If you live in L.A. and have writer friends connected to the TV world, you’ve likely heard phrases like “diversity hire” bandied about by well-off white-dude acquaintances more times that you can count. If you live anywhere and have zero friends connected to the TV world, you’ve still probably been present for an uncomfortable #MeToo-focused conversation over the family dinner table, highlighting a bit of an often generational divide that doesn’t seem to be closing anytime soon. Clearly the time is ripe for a sharp workplace comedy that gets to the heart of some of these beyond-hot topics. Unfortunately, Late Night is not that film.
Inspired by writer-actress Mindy Kaling’s own experiences as a “diversity hire” on NBC’s The Office, the film takes aim at the boys’ club that is late-night television, as well as the women who are complicit in reinforcing it. Set in an alternate universe where a woman — Emma Thompson’s character, Katherine Newbury — has actually managed to land a coveted job as a late-night host on one of the major networks (remember, in the year 2019, this is still very much a fantasy), Kaling’s character, Molly, is introduced to us as an aspiring comedian who manages, through a mix of fortuitous timing and a bit of ingenuity, to land a coveted spot as a staff writer in New York City.

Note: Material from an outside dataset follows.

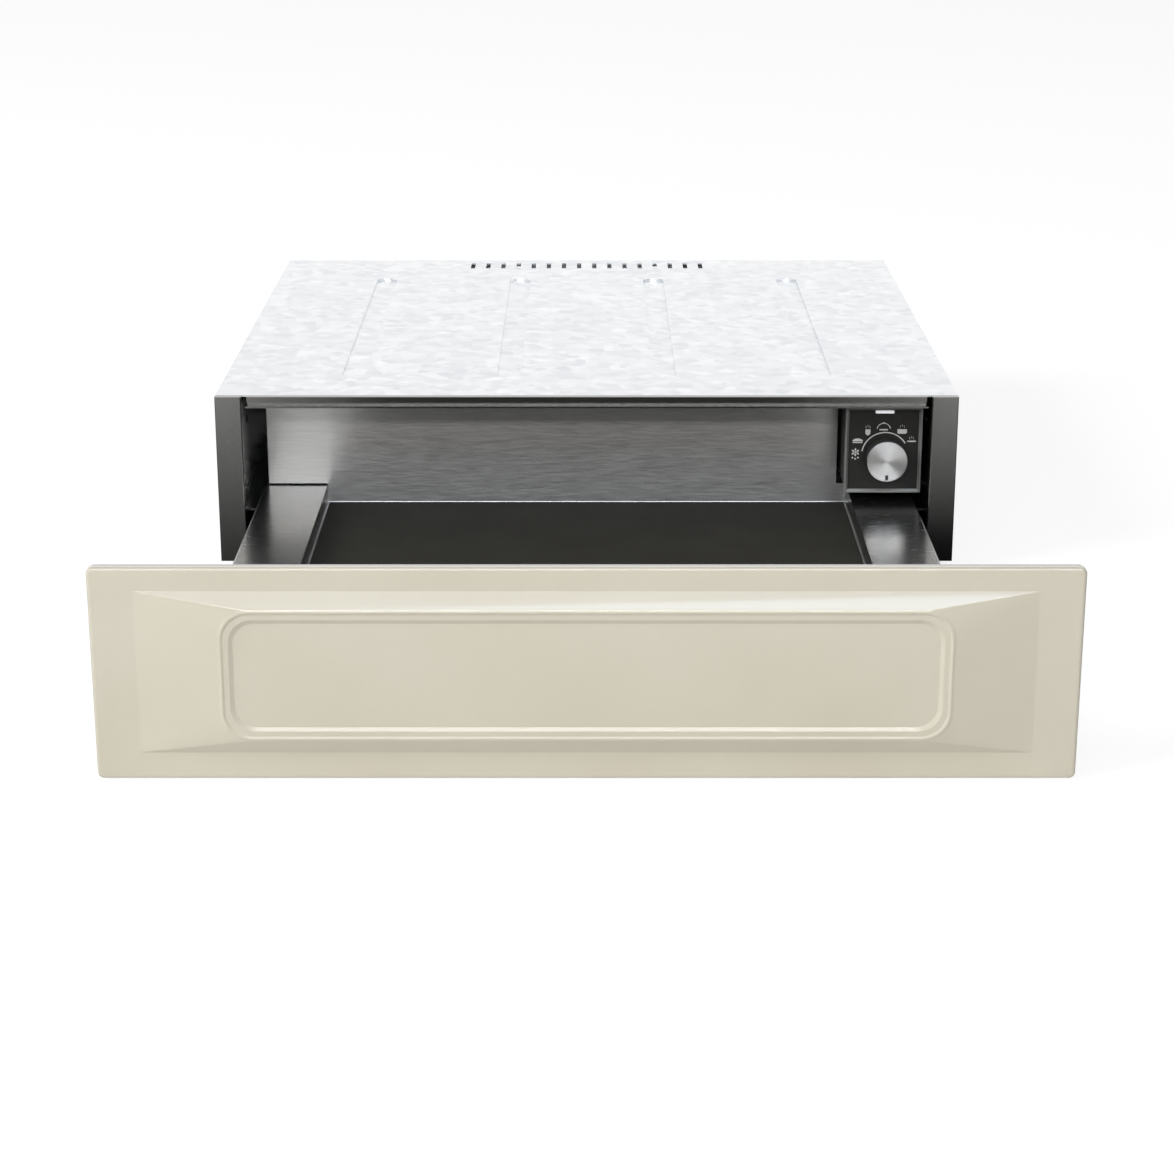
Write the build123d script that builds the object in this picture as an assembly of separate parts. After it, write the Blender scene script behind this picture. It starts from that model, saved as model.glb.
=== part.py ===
from build123d import *
import os

# Built-in warming drawer, shown open. Sizes are in millimetres.
# X runs to the right, the front faces -Y and Z is up. The origin is the middle of the base's underside.
# Moving pieces are drawn with the drawer shut, and then set out by the opening shown.

# Overall sizes
front_width = 597.0
front_height = 135.0
front_bottom = 1.0
front_thickness = 22.0
carcass_width = 556.0
carcass_depth = 530.0
carcass_top = 136.0
side_bottom = 8.0

# Sheet metal: two gauges, and the bend radius at the middle of the sheet
sheet = 1.2
thin_sheet = 1.0
sheet_bend = 1.2

# How far the drawer is out in the drawing, and the share of it that each slide member travels
opening_shown = 398.0
middle_rail_share = 0.5
outer_cage_share = 0.25
inner_cage_share = 0.75

# Planes of the carcass
half_width = carcass_width / 2
front_plane = -carcass_depth / 2
rear_plane = carcass_depth / 2
wall_inside = half_width - sheet
roof_under = carcass_top - sheet
rim_top = side_bottom + sheet
cover_start = front_plane + 6.4
side_flange = 16.0

# Front posts, and the liner that runs back from each one above the slides
post_width = 20.0
post_depth = 15.0
post_corner = 1.0
post_inside = half_width - post_width
liner_top = 131.0

# Front top rail, with heights at the middle of the sheet
rail_end = post_inside - 4.0
lip_end = post_inside - 2.6
rail_groove = front_plane + 6.0
band_bottom = 132.7
lip_middle = 128.1
rail_overlap = 14.0

# Pressed base
dish_width = 472.0
dish_depth = 464.0
dish_flare = 12.0
dish_corner = 14.0
base_bead = (380.0, 16.0, 2.4)
base_bead_places = (-150.0, -50.0, 50.0, 150.0)

# Top cover
cover_bead = (380.0, 18.0, 2.0)
cover_bead_places = (-180.0, -60.0, 60.0, 180.0)
cover_bead_middle = -10.0
cover_edge_drop = 16.0
cover_slots = 16
cover_slot_pitch = 14.0
slot_half = 2.0

# Cabinet screws through the side walls, reached through the liners, and the side air slots
cabinet_screw_radius = 2.25
access_radius = 4.0
cabinet_screw_y = front_plane + 30.0
cabinet_screw_heights = (62.0, 112.0)
side_slot = (24.0, 3.0)
side_slot_bottom = 112.0
side_slot_places = (-90.0, -60.0, 60.0, 90.0)

# Pressed enamel front: turned edge, and a raised centre with two small slopes down to its middle
panel_return = 8.0
panel_sheet = 1.5
panel_edge_round = 3.0
panel_corner_round = 4.0
relief_width = 542.0
relief_height = 102.0
relief_corner = 0.5
crest_width = 442.0
crest_height = 82.4
crest_corner = 18.0
crest_rise = 7.0
shoulder_width = 1.3
shoulder_drop = 0.5
first_slope = (1.9, 3.9, 0.93)
second_slope = (6.0, 8.3, 1.07)
panel_face = front_plane - front_thickness
panel_middle = front_bottom + front_height / 2
panel_top = front_bottom + front_height
backing_inset = 11.0
backing_rear = front_plane - 2.5
backing_corner = 5.0

# Drawer
ledge_top = 49.5
well_half_width = 202.0
ledge_half_width = 250.5
ledge_lip = 4.0
floor_top = 35.0
mat_thickness = 1.5
mat_edge_gap = 1.7
mat_rear_gap = 3.0
back_wall_face = front_plane + 66.0 + opening_shown
back_wall_top = 116.0
back_wall_left = -247.5
back_wall_right = 194.3
back_wall_fold = 4.0
back_wall_lift = 1.2
drawer_front = backing_rear + thin_sheet
lining_top = 120.0
lining_hem = 5.0
side_web = 236.2
side_channel_reach = 216.0
side_bottom_edge = 11.5

# Ball-bearing slides, measured outwards from the drawer's side web
slide_height = 36.0
slide_middle = side_bottom_edge + slide_height / 2
slide_length = 450.0
slide_start = front_plane + 7.0
slide_thickness = 13.1
rail_bend = 1.2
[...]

Unfortunately, the film stumbles a bit in its characterization of Molly, and that’s in good part due to Kaling’s script. The self-deprecating tone she often took on The Mindy Project just doesn’t serve her as well here. After all, getting a job as a staff writer is no mean feat even if you are a hard-working, highly qualified, very funny person with decent connections, so the script’s decision to underline Molly’s background as a “factory worker” feels misguided — especially when it devotes so little time to what appears to be her character’s actually somewhat robust background in standup. She’s not hitting barely attended open-mic nights, when we actually see her work: She’s emceeing what appears to be a sold-out comedy benefit in a decently sized theater, and she clearly knows how to work a crowd. She’s put in the work.
It’s also hard to highlight Molly’s journey when the great Emma Thompson is such a powerhouse as Katherine, a dismissive, workaholic, sharp-tongued comedian who is facing a bit of a personal crisis in her show’s 17th season. Thompson is so good at conveying the pain and humiliation her character feels as she’s confronted with the possibility that her tenure at her own show may be coming to an end. Late Night with Katherine Newbury has gotten stale and formulaic, and it’s little surprise, given that she’s got a writing staff comprised solely of white dudes with Ivy League backgrounds and a whole lot of entitlement. Katherine is wary to connect with her audience or share much of herself with her viewers, and the network — led by a cold executive played with gusto by Amy Ryan — has decided it’s time to force her out and bring in a suitable, more “relevant” (read: Dane Cook-lite) replacement.
Directed by Nisha Ganatra, the film is nicely paced and engaging, and there’s a lot of fun to be had, especially where the homogeneous bro culture of the writers’ room is concerned. The supporting cast really delivers, and Kaling’s script nails the romantic subplot featuring Hugh Dancy’s alterna-comedy-dude character. I don’t want to spoil anything there, but that all felt refreshingly true to life, and I suspect it got a few of us thinking about who the real-life inspiration could have been (we have suspects). On a similar note, the film’s denouement is sweet and subtle, offering up a happy ending without overshadowing the female empowerment narrative. Ultimately, however, Late Night (much like the tepid shows it’s skewering) just doesn’t have the bite or the might we need in 2019.